## Start Records for this task

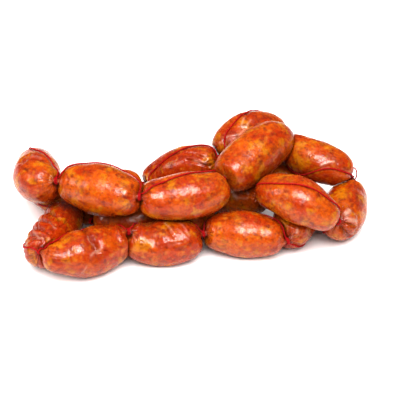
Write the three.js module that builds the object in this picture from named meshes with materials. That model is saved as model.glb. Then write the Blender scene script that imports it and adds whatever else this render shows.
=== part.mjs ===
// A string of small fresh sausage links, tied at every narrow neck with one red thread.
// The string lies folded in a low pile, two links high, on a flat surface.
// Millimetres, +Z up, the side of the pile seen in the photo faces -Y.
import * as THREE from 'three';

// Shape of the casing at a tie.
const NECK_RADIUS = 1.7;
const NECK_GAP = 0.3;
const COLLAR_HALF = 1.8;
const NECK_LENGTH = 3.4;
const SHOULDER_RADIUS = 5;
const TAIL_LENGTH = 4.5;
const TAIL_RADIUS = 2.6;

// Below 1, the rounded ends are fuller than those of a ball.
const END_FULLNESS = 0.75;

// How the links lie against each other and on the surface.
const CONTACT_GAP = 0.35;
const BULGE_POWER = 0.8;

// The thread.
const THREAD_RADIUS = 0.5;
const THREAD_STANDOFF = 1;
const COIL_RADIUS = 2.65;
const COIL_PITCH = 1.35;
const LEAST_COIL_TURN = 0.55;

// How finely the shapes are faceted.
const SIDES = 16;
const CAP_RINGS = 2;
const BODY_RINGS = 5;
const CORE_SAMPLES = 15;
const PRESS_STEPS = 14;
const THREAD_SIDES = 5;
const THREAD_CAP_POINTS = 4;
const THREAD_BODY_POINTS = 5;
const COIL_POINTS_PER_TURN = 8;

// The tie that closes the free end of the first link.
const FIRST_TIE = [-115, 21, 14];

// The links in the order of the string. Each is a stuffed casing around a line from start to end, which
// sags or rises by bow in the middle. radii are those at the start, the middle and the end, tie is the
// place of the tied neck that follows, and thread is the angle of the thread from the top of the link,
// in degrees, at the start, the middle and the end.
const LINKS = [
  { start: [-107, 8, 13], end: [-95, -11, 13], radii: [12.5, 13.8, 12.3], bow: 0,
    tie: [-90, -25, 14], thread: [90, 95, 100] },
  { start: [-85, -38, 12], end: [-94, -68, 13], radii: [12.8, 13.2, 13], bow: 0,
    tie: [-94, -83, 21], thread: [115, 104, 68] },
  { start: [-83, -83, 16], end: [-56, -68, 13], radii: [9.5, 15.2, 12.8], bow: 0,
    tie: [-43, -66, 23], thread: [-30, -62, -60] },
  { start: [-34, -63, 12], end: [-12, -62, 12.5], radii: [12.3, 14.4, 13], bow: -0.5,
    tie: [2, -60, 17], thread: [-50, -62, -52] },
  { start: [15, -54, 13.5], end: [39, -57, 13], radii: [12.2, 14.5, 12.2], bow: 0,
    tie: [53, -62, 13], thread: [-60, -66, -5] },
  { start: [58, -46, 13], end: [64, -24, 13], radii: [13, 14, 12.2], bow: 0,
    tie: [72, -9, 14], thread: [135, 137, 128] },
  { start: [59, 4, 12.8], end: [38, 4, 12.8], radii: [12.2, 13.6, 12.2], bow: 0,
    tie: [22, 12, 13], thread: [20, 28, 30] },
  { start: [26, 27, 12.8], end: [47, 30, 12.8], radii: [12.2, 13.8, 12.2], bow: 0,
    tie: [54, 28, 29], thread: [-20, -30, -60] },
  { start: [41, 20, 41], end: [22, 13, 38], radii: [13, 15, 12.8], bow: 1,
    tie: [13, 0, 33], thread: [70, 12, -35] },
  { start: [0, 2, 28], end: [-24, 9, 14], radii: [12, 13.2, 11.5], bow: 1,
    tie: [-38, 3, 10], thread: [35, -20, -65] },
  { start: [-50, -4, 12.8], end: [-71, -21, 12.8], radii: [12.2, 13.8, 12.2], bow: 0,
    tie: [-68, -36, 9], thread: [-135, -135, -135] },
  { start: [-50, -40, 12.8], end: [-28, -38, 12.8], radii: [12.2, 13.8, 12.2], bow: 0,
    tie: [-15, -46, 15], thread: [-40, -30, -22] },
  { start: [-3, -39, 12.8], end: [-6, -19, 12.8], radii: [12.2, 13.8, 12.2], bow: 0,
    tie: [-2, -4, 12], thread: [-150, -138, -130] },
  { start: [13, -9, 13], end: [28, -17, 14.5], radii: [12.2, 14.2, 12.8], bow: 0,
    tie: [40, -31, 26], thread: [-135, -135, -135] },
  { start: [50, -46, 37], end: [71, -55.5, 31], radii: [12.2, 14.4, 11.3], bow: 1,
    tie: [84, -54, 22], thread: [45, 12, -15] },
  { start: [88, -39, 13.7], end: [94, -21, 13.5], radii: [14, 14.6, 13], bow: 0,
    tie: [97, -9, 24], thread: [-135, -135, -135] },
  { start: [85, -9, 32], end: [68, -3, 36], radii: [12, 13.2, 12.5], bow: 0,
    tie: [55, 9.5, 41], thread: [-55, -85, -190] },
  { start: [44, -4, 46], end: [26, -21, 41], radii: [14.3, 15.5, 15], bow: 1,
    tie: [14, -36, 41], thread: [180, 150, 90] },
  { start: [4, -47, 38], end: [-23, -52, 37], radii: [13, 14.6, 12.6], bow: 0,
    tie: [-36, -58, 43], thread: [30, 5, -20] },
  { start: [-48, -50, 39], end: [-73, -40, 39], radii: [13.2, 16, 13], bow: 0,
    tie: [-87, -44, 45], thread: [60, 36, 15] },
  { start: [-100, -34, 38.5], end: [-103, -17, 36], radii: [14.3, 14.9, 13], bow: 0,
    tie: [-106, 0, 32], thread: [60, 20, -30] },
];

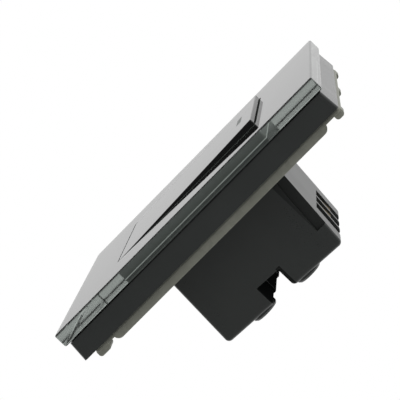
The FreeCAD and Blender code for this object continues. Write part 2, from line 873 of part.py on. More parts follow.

## End Records for this task

#### [Written exercise]
Copy out only the lines running from the beginning of the data to the line with "const LEAST_COIL_TURN = 0.55;", both ends included.

#### [Reply]
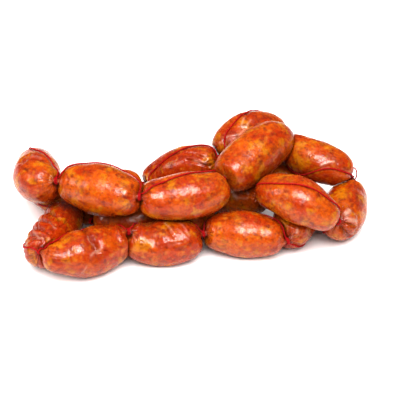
Write the three.js module that builds the object in this picture from named meshes with materials. That model is saved as model.glb. Then write the Blender scene script that imports it and adds whatever else this render shows.
=== part.mjs ===
// A string of small fresh sausage links, tied at every narrow neck with one red thread.
// The string lies folded in a low pile, two links high, on a flat surface.
// Millimetres, +Z up, the side of the pile seen in the photo faces -Y.
import * as THREE from 'three';

// Shape of the casing at a tie.
const NECK_RADIUS = 1.7;
const NECK_GAP = 0.3;
const COLLAR_HALF = 1.8;
const NECK_LENGTH = 3.4;
const SHOULDER_RADIUS = 5;
const TAIL_LENGTH = 4.5;
const TAIL_RADIUS = 2.6;

// Below 1, the rounded ends are fuller than those of a ball.
const END_FULLNESS = 0.75;

// How the links lie against each other and on the surface.
const CONTACT_GAP = 0.35;
const BULGE_POWER = 0.8;

// The thread.
const THREAD_RADIUS = 0.5;
const THREAD_STANDOFF = 1;
const COIL_RADIUS = 2.65;
const COIL_PITCH = 1.35;
const LEAST_COIL_TURN = 0.55;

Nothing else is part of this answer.